Some people don’t like that. I know many people who love roots. Who love being sentimental towards items. This is fine. Who am I to judge?

The other day I threw out my college diploma that was in storage. I threw out everything I had in storage. The last objects left in my life.

At 48 years old I have nothing and nowhere. Other than the people I love and the experiences I love.

A friend asked me, “You worked hard for that diploma. Are you sure you want to throw it out?”

Yes. I’ve worked harder for other things since then. I don’t keep all of these things around either. They are gone.

Society tells us a diploma is a special life achievement. It isn’t. It’s yesterday.
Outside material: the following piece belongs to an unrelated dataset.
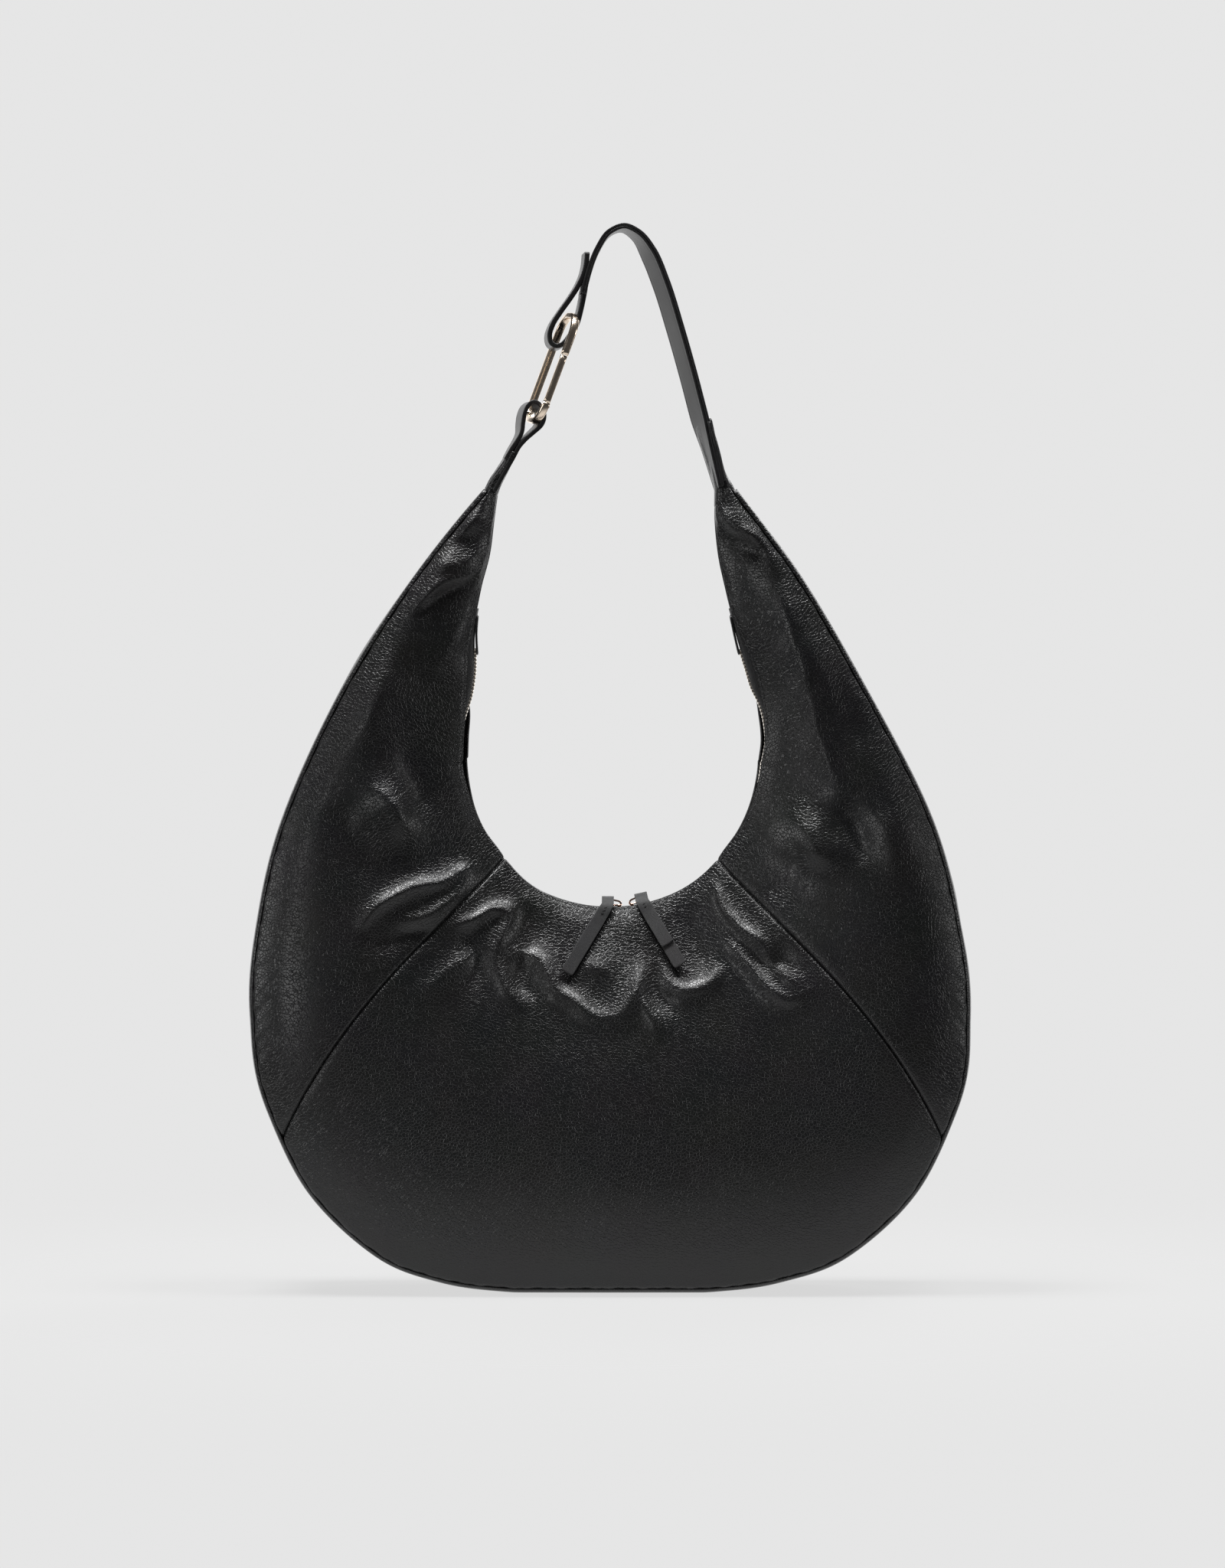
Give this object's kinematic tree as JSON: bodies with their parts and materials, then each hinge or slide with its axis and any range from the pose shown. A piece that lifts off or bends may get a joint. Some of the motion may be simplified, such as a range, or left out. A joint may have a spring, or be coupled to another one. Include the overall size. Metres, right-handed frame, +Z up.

I don’t hold onto all the things society tells me to hold onto

“How do you deal with kids if you are a minimalist?”

Like 50% of Americans or more, I’m divorced. I have two beautiful children with my first wife. I love my children very much.

I miss them almost constantly. I’m not minimalist if minimalism means having zero attachments. I’m attached to my kids.

I see them as much as I can. Sometimes they visit me (wherever I am) and sometimes I visit them. And some times they stay with me for an extended period of time.

I hope to talk to them every day for the rest of my life. If they lived with me I probably wouldn’t be able to live the way I do and I probably wouldn’t want to.

But life has delivered me to this shore. So I pick myself up and explore the jungle on this new island.

“Do you have to get off the internet to be a minimalist?”

Sometimes. For four million years we were “disconnected.” For 20 years we have been “connected.”

I have 238,795 unread emails in my inbox. Emails are a suggestion but not an obligation.

Love and spirituality and gratitude are found in personal connection. Not in an email response.

Sometimes I might return an email ten years later. Those are fun. I pretend like I just got the email a second ago and I return it, “Sure I’ll meet you for coffee tomorrow!” I get fun responses.

I never answer the phone. I have no voicemail. My phone number is 203–512–2161. Try it and see.

I go on Twitter one hour a week to do a Q&A every Thursday from 3:30–4:30 EST. I’ve been doing that for six years.. I post articles on Facebook but don’t really use it for anything else.

I have a kindle app on my iPad mini and read all of my books there.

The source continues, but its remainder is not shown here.